La cerveza aumenta el efecto. Tras haber degustado el entrante, llega la comida
propiamente dicha. Elijo un tinto de la Sierra de Ronda, que marida
perfectamente con el mejor plato de rabo de toro que se pueda comer. Las
gelatinas disueltas y la salsa trabada con las zanahorias y el tomate de las
huertas de la serranía, hacen el plato más espeso, lleno de sabor que exige un trozo
de pan para hacer barquitos. De postre, un poco de queso blanco con miel de la
zona, y una, que acabaron siendo dos, Yemas del Tajo con el café.
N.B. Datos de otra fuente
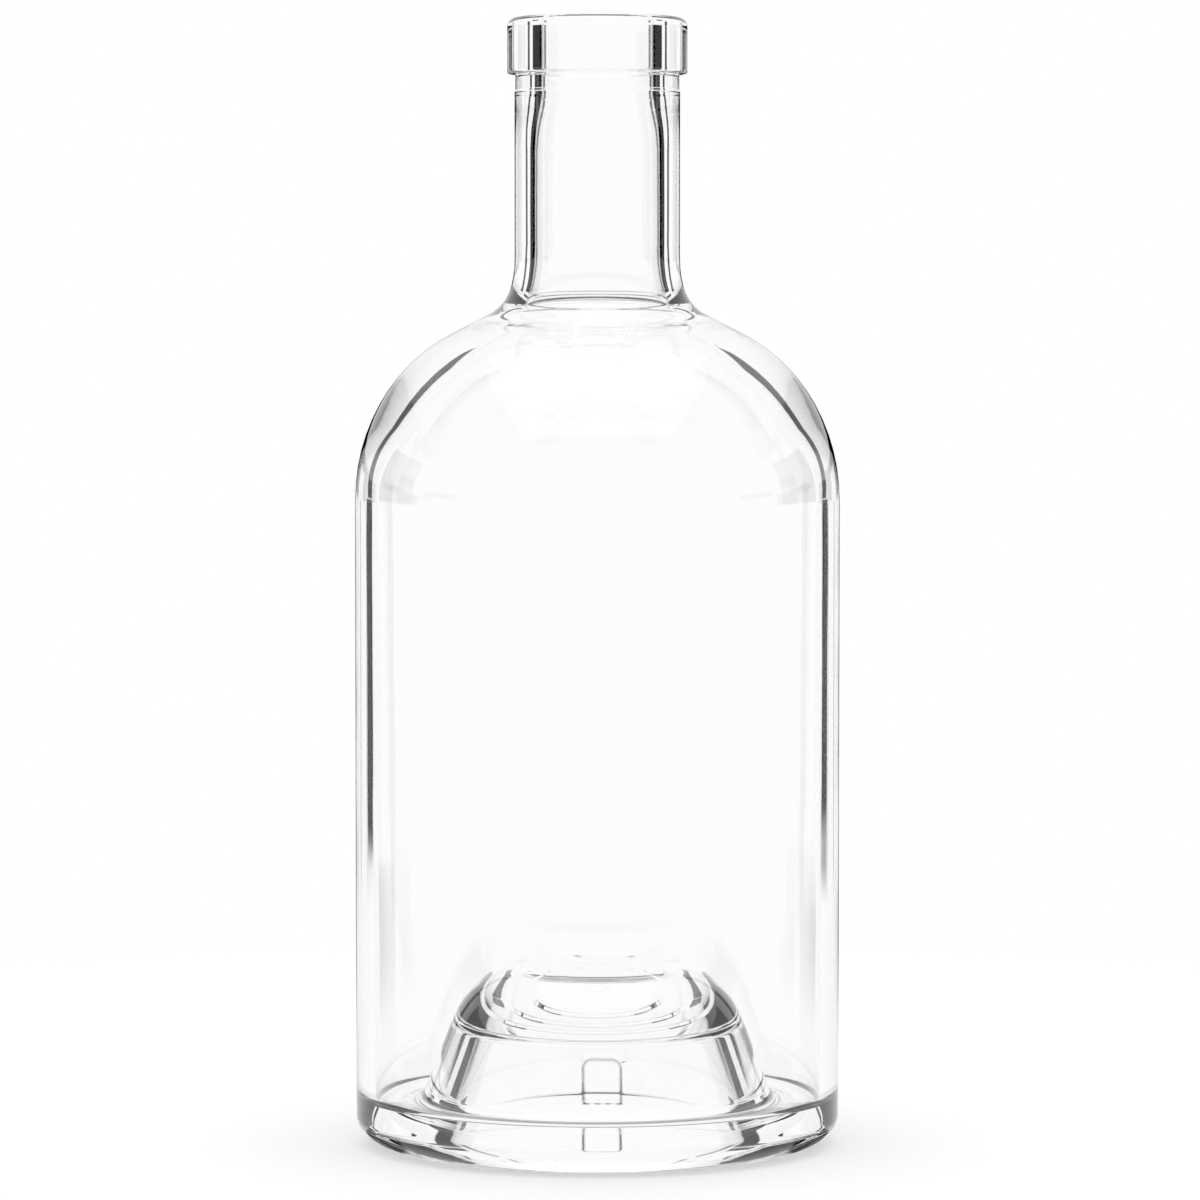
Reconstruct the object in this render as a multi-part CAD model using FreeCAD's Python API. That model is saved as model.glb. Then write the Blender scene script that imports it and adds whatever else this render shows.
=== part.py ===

La
verdad es que sirvió para dar el final dulce del día.
Y ¡claro!, si ves el inicio, y
sabes contar, ¿cuál es el sexto sentido? (no, no es el de la película.) El sentido que
falta por describir es el menos común de los sentidos: el sentido común. Y es
que… ¿Dónde se puede disfrutar del paraíso, del cielo, sin tener que morirse?
¡Exacto! En cualquier lugar de la Sierra de las Nieves. En Málaga.